According to historical documentation, Islamic wars have not been defensive, but rather Jihad-driven offensive. The 14 century expansion of Islam has been energized by wars, terrorism, subversion and other forms of intolerant violence toward “believers” as well as “infidels.”
In fact, in 2020, there has been a resurgence of the 7th century Islamic guidelines, as exercised by Islamic regimes such as Iran’s Ayatollahs, the Moslem Brotherhood, ISIS and Turkey’s Erdogan, which pursue global imperialism in accordance with the Quran and Sharia (“divine laws”).

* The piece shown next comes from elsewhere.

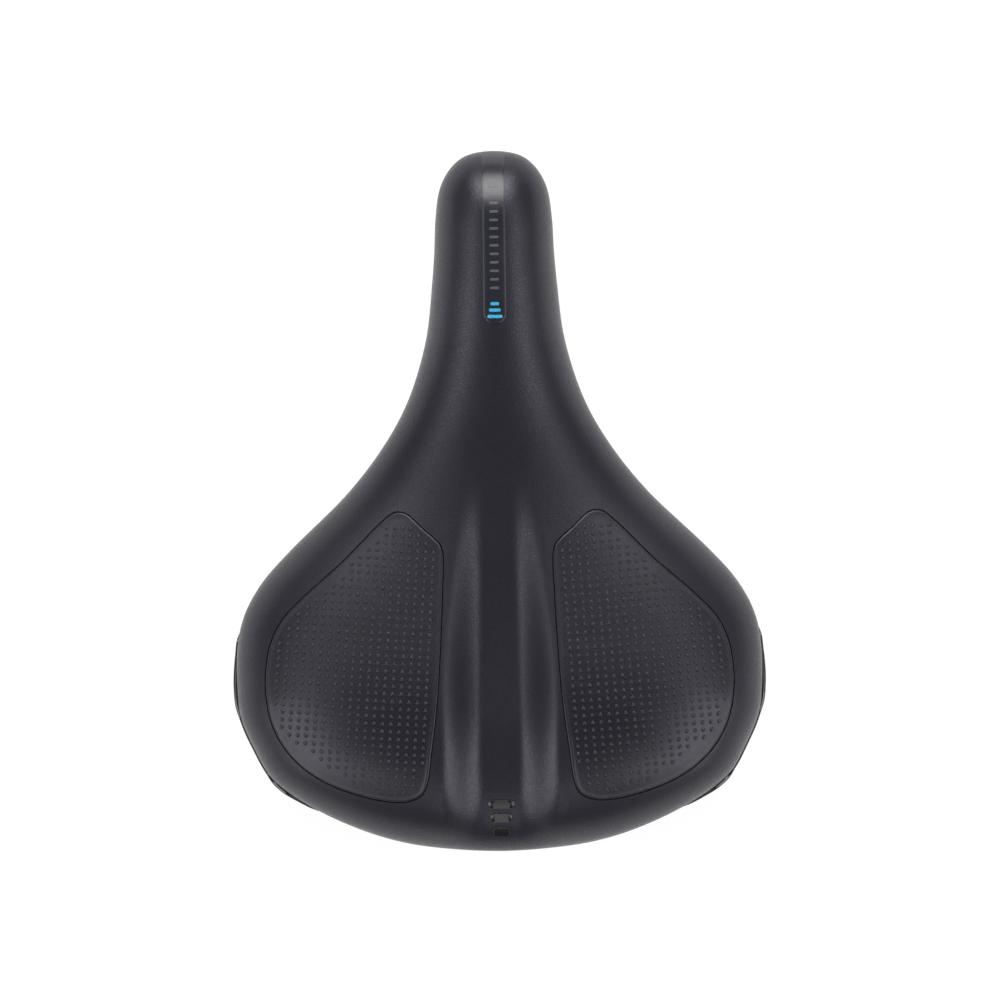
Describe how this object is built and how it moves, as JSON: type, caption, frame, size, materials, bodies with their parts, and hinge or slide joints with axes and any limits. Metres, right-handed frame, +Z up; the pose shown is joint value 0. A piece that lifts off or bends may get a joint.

This aggressive Islamic strategy is intensified by the education curriculum in Muslim entities, including the Palestinian Authority.
This strategy is a derivative of the precepts of Islam, as prescribed by the Quran and Sharia (Divine Laws).
*Islam is the sole legitimate religion, divinely-ordained to rule the globe;
*“Infidels” must submit themselves to the “believers” unconditionally, peacefully or militarily;
*Jihad (holy war) is a prime commitment to Islam, guaranteeing each warrior 72 virgins in paradise;
*Terrorism is aimed at terrifying “infidel” civilians into defeat;
*Accords with “infidels” are non-binding, temporary ceasefires and truces (sulh, hudna) – not end of conflict – to be abrogated once “believers” regain sufficient fire-power;
*Double-speak and dissimulation (Taqiyyah) are legitimate tactics aimed at misleading and defeating “infidels.”
The Western challenge
Will Western democracies persist in allowing their hope for Islamic reform to cloud the skillful use of Islamic dissimulation (as was evidenced by the Western embrace of the 2015 nuclear agreement with Iran’s Ayatollahs; the miscomprehension of the 2010 eruption of the Arab Tsunami; and the misrepresentation of the 1993 Arafat’s supposed acceptance of preconditions for the establishment of the Palestinian Authority)?
Are Western democracies aware of the 1,400 year old supremacy of the precepts of Islam in shaping the policies of rogue Islamic regimes?
Will Western democracies persist in ignoring the centrality of hate-education in bolstering radical Islam, while serving as the most effective incubator of terrorism (e.g., the Palestinian Authority)?
The preservation of Western democracies is jeopardized by the tendency to sacrifice reality and long term interests on the altar of oversimplification, wishful-thinking and immediate gratification.